### To be done
For the listing that follows, give again exactly the lines from the one with "bpy.context.scene.collection.objects.link(rigid_bodies[body])" to the one with "FRONT_R = bow_radius(BODY_Y", including both.
-- start of Raw data --
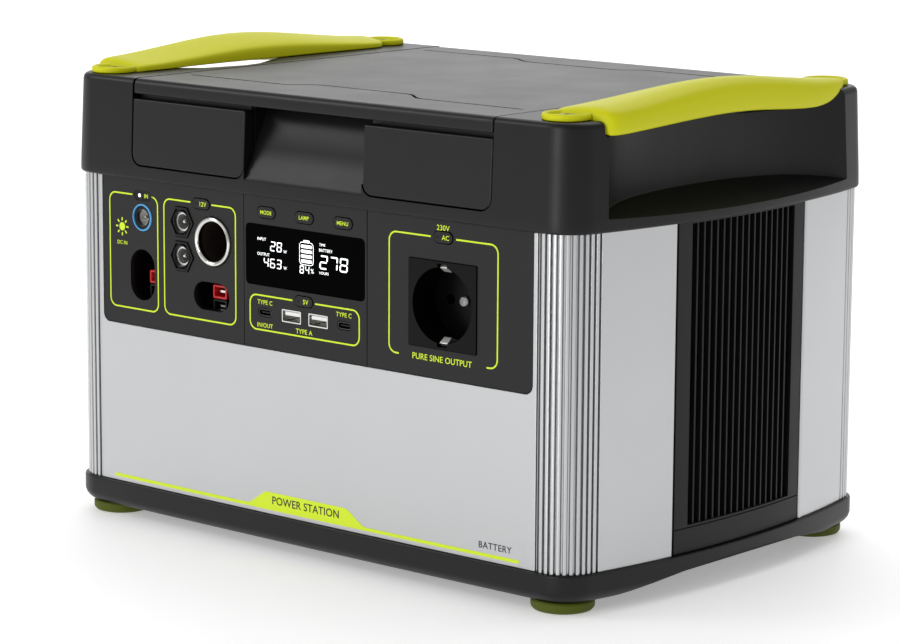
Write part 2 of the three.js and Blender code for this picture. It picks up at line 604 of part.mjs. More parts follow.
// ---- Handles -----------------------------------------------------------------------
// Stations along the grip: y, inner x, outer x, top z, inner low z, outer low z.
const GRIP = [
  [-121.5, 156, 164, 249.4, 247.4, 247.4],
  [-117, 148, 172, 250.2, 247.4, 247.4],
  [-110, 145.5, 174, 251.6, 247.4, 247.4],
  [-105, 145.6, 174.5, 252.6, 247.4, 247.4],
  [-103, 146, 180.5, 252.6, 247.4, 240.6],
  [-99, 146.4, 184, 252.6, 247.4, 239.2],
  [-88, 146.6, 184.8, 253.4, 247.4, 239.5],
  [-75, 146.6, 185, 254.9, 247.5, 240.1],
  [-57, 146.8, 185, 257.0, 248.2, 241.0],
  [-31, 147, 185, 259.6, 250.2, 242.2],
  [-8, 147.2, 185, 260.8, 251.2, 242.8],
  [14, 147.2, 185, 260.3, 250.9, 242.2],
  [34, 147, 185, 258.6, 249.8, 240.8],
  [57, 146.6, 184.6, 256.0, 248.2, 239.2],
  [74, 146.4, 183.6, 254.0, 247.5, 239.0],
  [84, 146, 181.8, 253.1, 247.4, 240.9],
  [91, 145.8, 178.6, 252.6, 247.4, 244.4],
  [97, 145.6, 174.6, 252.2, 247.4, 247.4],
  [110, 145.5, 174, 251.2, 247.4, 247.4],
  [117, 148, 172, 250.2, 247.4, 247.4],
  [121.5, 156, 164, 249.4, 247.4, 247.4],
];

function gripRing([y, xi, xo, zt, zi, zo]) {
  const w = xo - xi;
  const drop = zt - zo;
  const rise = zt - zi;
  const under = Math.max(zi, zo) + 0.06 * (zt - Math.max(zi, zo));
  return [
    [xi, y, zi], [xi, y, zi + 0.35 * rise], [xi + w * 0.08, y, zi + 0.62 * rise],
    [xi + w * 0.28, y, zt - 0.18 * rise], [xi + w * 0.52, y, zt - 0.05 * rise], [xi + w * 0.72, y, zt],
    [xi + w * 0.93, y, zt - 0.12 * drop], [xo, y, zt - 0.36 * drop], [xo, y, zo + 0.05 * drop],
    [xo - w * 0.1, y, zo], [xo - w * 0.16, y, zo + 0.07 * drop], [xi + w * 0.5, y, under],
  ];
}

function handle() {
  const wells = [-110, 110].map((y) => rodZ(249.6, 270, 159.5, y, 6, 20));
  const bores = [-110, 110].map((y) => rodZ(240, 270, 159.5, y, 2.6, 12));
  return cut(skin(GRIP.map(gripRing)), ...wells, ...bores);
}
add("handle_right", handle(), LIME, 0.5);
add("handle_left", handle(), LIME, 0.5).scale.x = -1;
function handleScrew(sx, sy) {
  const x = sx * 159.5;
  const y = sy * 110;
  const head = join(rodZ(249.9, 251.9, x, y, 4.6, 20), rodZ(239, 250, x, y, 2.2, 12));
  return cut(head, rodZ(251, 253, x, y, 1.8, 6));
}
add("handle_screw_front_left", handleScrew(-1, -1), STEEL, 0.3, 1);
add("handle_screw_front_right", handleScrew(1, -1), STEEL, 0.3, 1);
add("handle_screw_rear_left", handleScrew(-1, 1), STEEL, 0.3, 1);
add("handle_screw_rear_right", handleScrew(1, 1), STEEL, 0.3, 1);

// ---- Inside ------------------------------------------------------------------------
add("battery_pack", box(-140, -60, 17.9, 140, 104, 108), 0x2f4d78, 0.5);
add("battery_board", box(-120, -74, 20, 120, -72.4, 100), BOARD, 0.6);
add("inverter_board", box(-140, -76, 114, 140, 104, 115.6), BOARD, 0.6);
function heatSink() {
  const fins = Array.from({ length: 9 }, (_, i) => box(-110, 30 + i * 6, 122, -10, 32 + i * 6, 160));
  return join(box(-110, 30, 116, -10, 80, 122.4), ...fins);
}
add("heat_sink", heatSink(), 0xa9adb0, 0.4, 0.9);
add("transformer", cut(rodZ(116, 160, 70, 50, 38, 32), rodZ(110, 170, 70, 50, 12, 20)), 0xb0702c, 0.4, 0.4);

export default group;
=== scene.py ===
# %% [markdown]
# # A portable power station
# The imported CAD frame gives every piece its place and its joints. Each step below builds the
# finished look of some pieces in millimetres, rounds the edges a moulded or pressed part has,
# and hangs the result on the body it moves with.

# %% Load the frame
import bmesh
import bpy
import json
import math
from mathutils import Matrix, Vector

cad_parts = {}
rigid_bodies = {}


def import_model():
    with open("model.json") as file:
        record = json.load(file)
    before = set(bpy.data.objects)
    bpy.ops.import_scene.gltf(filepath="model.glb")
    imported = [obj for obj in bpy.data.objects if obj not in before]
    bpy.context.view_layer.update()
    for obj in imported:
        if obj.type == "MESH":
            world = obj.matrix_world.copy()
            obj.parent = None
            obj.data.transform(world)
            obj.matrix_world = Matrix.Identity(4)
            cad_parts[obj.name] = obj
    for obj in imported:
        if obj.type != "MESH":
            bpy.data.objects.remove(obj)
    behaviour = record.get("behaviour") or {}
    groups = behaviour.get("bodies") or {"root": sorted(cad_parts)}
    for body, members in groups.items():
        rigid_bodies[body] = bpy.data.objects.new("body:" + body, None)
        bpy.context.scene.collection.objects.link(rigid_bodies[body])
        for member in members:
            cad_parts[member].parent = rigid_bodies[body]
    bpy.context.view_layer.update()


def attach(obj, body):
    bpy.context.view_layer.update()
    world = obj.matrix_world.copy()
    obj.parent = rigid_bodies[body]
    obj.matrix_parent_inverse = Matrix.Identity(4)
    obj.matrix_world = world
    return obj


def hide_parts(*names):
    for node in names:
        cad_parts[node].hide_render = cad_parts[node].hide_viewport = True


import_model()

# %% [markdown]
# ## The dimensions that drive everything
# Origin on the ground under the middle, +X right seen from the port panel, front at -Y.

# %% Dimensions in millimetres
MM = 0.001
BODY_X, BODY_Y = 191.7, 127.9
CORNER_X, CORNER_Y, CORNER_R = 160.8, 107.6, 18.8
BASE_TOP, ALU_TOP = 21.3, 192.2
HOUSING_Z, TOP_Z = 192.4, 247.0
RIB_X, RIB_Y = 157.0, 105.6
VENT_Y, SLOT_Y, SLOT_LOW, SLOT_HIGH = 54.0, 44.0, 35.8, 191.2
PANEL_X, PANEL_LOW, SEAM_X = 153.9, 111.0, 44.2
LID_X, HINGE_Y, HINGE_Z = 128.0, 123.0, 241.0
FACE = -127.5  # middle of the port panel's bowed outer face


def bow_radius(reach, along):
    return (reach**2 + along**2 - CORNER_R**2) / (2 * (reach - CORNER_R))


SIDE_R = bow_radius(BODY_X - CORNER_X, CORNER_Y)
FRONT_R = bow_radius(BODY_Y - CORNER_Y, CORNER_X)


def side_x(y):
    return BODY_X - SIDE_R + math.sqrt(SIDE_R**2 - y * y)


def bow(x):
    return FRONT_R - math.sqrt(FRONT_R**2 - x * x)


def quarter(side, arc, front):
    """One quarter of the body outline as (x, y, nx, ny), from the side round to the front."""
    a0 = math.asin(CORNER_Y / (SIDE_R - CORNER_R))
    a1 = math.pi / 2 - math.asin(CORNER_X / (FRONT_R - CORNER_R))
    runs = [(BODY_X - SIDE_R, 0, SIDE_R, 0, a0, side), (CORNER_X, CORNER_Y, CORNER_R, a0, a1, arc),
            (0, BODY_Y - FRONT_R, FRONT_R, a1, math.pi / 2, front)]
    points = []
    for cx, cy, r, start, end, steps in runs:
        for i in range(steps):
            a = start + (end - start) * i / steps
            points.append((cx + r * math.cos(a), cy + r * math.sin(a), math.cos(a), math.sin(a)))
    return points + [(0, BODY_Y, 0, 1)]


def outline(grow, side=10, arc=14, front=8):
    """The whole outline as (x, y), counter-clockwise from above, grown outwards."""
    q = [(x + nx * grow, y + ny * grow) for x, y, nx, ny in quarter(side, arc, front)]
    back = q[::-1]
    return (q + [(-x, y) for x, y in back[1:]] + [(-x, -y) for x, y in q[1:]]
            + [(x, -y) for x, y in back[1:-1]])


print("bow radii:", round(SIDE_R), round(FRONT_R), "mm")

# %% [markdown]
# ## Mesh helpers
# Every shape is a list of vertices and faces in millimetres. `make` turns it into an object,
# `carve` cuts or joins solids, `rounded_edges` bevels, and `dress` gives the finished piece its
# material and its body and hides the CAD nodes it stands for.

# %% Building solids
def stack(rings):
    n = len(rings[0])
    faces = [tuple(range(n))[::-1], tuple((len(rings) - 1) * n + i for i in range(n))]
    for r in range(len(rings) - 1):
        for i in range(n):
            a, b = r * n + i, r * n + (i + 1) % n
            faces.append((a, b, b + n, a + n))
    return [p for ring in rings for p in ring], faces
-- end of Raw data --
-- start of Raw data --
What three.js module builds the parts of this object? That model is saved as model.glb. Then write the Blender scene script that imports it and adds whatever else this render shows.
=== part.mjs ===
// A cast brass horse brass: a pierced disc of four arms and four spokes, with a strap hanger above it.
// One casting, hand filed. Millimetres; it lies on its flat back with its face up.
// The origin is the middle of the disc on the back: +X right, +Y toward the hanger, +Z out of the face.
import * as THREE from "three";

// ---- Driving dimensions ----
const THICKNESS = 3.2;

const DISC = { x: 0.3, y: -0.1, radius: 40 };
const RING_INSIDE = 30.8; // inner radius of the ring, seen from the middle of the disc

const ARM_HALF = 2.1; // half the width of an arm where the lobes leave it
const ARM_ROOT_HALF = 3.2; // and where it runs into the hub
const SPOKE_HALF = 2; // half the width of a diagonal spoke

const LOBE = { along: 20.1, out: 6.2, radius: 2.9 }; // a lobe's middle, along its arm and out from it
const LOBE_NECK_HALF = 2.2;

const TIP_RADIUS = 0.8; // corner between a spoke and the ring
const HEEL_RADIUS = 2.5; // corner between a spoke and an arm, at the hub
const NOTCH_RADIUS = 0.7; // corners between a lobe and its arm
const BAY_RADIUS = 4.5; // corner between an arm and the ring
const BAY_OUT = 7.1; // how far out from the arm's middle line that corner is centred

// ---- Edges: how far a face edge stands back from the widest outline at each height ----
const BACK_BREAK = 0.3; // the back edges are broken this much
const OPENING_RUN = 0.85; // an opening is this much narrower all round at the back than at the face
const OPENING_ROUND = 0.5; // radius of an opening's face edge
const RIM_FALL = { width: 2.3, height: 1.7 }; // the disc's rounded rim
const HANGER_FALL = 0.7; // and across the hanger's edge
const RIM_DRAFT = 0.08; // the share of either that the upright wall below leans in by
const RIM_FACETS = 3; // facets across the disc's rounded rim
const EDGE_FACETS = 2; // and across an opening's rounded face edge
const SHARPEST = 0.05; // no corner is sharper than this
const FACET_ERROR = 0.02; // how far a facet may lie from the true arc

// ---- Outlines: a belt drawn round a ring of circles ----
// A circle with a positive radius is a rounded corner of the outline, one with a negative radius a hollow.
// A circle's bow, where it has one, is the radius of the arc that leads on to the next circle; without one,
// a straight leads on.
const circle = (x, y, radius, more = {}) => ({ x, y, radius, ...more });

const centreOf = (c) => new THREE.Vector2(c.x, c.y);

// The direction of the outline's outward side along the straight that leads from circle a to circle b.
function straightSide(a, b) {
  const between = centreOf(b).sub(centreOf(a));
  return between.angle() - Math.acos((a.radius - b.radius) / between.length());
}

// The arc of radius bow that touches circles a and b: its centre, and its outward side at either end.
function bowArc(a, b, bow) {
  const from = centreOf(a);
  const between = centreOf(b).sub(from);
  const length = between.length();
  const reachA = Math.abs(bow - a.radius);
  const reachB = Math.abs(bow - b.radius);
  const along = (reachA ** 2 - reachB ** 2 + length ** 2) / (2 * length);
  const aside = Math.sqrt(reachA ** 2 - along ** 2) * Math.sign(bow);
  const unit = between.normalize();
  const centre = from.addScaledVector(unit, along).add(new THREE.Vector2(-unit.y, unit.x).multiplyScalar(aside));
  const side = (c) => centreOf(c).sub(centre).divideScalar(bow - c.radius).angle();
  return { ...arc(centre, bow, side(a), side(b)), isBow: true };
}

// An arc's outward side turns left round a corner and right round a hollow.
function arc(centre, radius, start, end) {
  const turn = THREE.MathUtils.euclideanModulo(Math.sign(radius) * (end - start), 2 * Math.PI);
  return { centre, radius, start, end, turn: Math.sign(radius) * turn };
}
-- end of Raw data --
### Task result
        bpy.context.scene.collection.objects.link(rigid_bodies[body])
        for member in members:
            cad_parts[member].parent = rigid_bodies[body]
    bpy.context.view_layer.update()


def attach(obj, body):
    bpy.context.view_layer.update()
    world = obj.matrix_world.copy()
    obj.parent = rigid_bodies[body]
    obj.matrix_parent_inverse = Matrix.Identity(4)
    obj.matrix_world = world
    return obj


def hide_parts(*names):
    for node in names:
        cad_parts[node].hide_render = cad_parts[node].hide_viewport = True


import_model()

# %% [markdown]
# ## The dimensions that drive everything
# Origin on the ground under the middle, +X right seen from the port panel, front at -Y.

# %% Dimensions in millimetres
MM = 0.001
BODY_X, BODY_Y = 191.7, 127.9
CORNER_X, CORNER_Y, CORNER_R = 160.8, 107.6, 18.8
BASE_TOP, ALU_TOP = 21.3, 192.2
HOUSING_Z, TOP_Z = 192.4, 247.0
RIB_X, RIB_Y = 157.0, 105.6
VENT_Y, SLOT_Y, SLOT_LOW, SLOT_HIGH = 54.0, 44.0, 35.8, 191.2
PANEL_X, PANEL_LOW, SEAM_X = 153.9, 111.0, 44.2
LID_X, HINGE_Y, HINGE_Z = 128.0, 123.0, 241.0
FACE = -127.5  # middle of the port panel's bowed outer face


def bow_radius(reach, along):
    return (reach**2 + along**2 - CORNER_R**2) / (2 * (reach - CORNER_R))


SIDE_R = bow_radius(BODY_X - CORNER_X, CORNER_Y)
FRONT_R = bow_radius(BODY_Y - CORNER_Y, CORNER_X)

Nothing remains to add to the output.